Kobe Bryant by Gary Saderup
Kobe Bean Bryant (/ˈkoʊbiː/ KOH-bee; August 23, 1978 – January 26, 2020) was an American professional basketball player. A shooting guard, he spent his entire 20-year career with the Los Angeles Lakers in the National Basketball Association (NBA). Widely regarded as one of the greatest basketball players of all time, Bryant won five NBA championships, was an 18-time All-Star, a 15-time member of the All-NBA Team, a 12-time member of the All-Defensive Team, the 2008 NBA Most Valuable Player (MVP), and a two-time NBA Finals MVP. Bryant also led the NBA in scoring twice, and ranks fourth in league all-time regular season and postseason scoring. He was posthumously voted into the Naismith Memorial Basketball Hall of Fame in 2020.

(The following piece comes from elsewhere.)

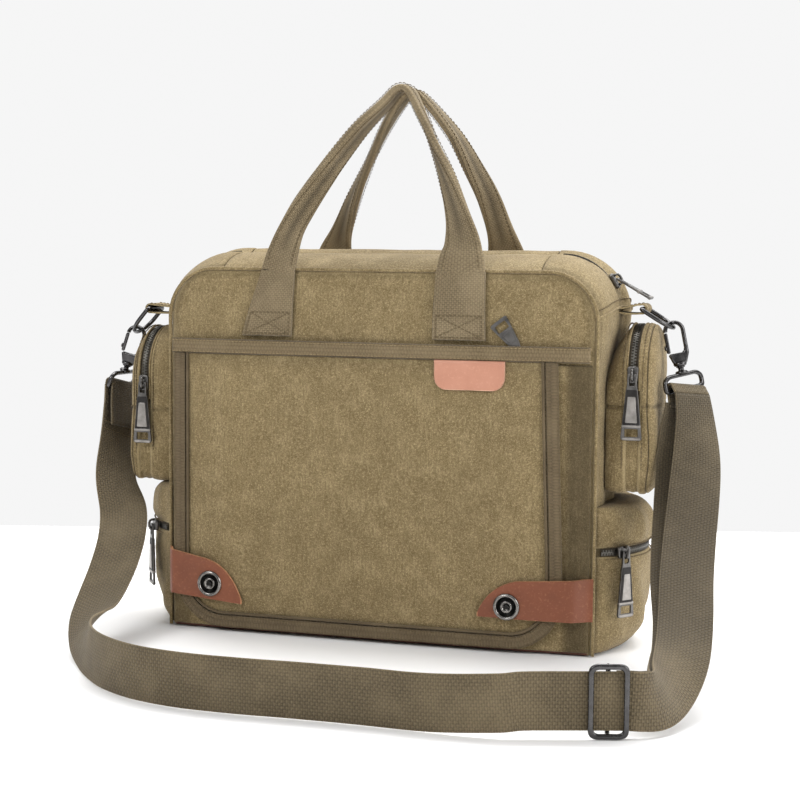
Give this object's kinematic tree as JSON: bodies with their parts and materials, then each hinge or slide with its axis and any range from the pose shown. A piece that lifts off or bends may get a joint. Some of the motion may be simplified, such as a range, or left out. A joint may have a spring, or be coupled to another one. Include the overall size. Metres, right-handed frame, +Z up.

The all-time leading scorer in Lakers history, Bryant was the first guard in NBA history to play 20 seasons. His 18 All-Star designations are the second most all time, while it is the record for most consecutive appearances as a starter. Bryant's four NBA All-Star Game MVP Awards are tied with Bob Pettit for the most in NBA history. He gave himself the nickname "Black Mamba" in the mid-2000s, and the epithet became widely adopted by the general public. At the 2008 and 2012 Summer Olympics, he won two gold medals as a member of the U.S. national team. In 2018, he won the Academy Award for Best Animated Short Film for the film Dear Basketball (2017).
Bryant died, along with his daughter Gianna and seven others, in a helicopter crash in Calabasas, California. A number of tributes and memorials were subsequently issued, including renaming the All-Star MVP Award in his honor.